— start RECORDED DATA —

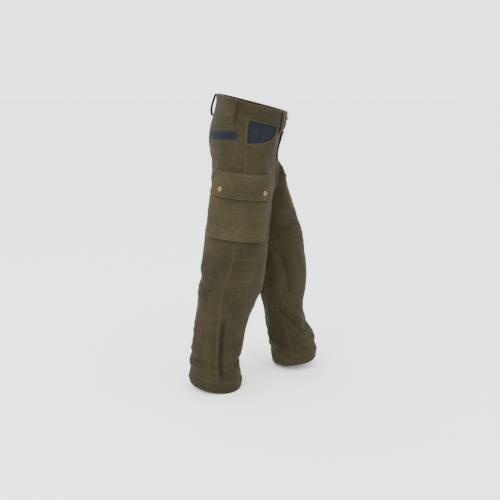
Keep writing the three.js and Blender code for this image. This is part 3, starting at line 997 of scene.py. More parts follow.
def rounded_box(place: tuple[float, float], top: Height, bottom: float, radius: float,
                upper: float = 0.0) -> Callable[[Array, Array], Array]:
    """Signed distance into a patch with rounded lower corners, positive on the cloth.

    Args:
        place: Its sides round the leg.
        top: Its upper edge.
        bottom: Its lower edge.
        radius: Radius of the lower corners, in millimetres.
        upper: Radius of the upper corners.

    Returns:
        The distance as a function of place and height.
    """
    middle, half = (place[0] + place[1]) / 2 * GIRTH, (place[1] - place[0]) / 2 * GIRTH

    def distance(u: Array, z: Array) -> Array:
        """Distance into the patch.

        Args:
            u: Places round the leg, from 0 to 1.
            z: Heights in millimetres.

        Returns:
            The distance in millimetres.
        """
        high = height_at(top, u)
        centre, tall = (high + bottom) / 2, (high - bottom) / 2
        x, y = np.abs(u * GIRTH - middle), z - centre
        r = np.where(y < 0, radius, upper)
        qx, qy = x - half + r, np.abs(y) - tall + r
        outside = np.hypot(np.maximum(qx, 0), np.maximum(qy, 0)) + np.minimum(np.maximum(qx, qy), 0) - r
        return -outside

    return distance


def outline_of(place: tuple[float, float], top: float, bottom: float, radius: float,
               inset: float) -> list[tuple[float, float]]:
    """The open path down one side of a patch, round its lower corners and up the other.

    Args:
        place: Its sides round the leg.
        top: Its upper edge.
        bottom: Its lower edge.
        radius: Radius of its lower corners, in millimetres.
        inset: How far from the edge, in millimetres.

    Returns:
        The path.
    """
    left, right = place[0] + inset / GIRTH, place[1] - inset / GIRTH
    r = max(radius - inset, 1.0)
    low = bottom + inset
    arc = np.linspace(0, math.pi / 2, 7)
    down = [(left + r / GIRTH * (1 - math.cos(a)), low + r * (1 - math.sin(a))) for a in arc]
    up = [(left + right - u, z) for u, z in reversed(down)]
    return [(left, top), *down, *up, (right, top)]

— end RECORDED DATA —

§ **INSTRUCTIONS FOR THE TASK**
All of the data must be returned exactly.

§ **TASK RESULT**
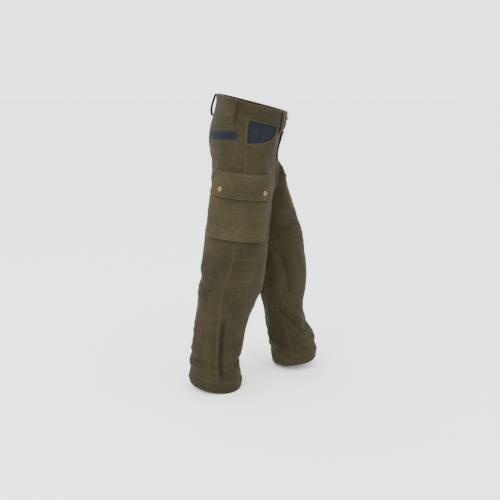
Keep writing the three.js and Blender code for this image. This is part 3, starting at line 997 of scene.py. More parts follow.
def rounded_box(place: tuple[float, float], top: Height, bottom: float, radius: float,
                upper: float = 0.0) -> Callable[[Array, Array], Array]:
    """Signed distance into a patch with rounded lower corners, positive on the cloth.

    Args:
        place: Its sides round the leg.
        top: Its upper edge.
        bottom: Its lower edge.
        radius: Radius of the lower corners, in millimetres.
        upper: Radius of the upper corners.

    Returns:
        The distance as a function of place and height.
    """
    middle, half = (place[0] + place[1]) / 2 * GIRTH, (place[1] - place[0]) / 2 * GIRTH

    def distance(u: Array, z: Array) -> Array:
        """Distance into the patch.

        Args:
            u: Places round the leg, from 0 to 1.
            z: Heights in millimetres.

        Returns:
            The distance in millimetres.
        """
        high = height_at(top, u)
        centre, tall = (high + bottom) / 2, (high - bottom) / 2
        x, y = np.abs(u * GIRTH - middle), z - centre
        r = np.where(y < 0, radius, upper)
        qx, qy = x - half + r, np.abs(y) - tall + r
        outside = np.hypot(np.maximum(qx, 0), np.maximum(qy, 0)) + np.minimum(np.maximum(qx, qy), 0) - r
        return -outside

    return distance


def outline_of(place: tuple[float, float], top: float, bottom: float, radius: float,
               inset: float) -> list[tuple[float, float]]:
    """The open path down one side of a patch, round its lower corners and up the other.

    Args:
        place: Its sides round the leg.
        top: Its upper edge.
        bottom: Its lower edge.
        radius: Radius of its lower corners, in millimetres.
        inset: How far from the edge, in millimetres.

    Returns:
        The path.
    """
    left, right = place[0] + inset / GIRTH, place[1] - inset / GIRTH
    r = max(radius - inset, 1.0)
    low = bottom + inset
    arc = np.linspace(0, math.pi / 2, 7)
    down = [(left + r / GIRTH * (1 - math.cos(a)), low + r * (1 - math.sin(a))) for a in arc]
    up = [(left + right - u, z) for u, z in reversed(down)]
    return [(left, top), *down, *up, (right, top)]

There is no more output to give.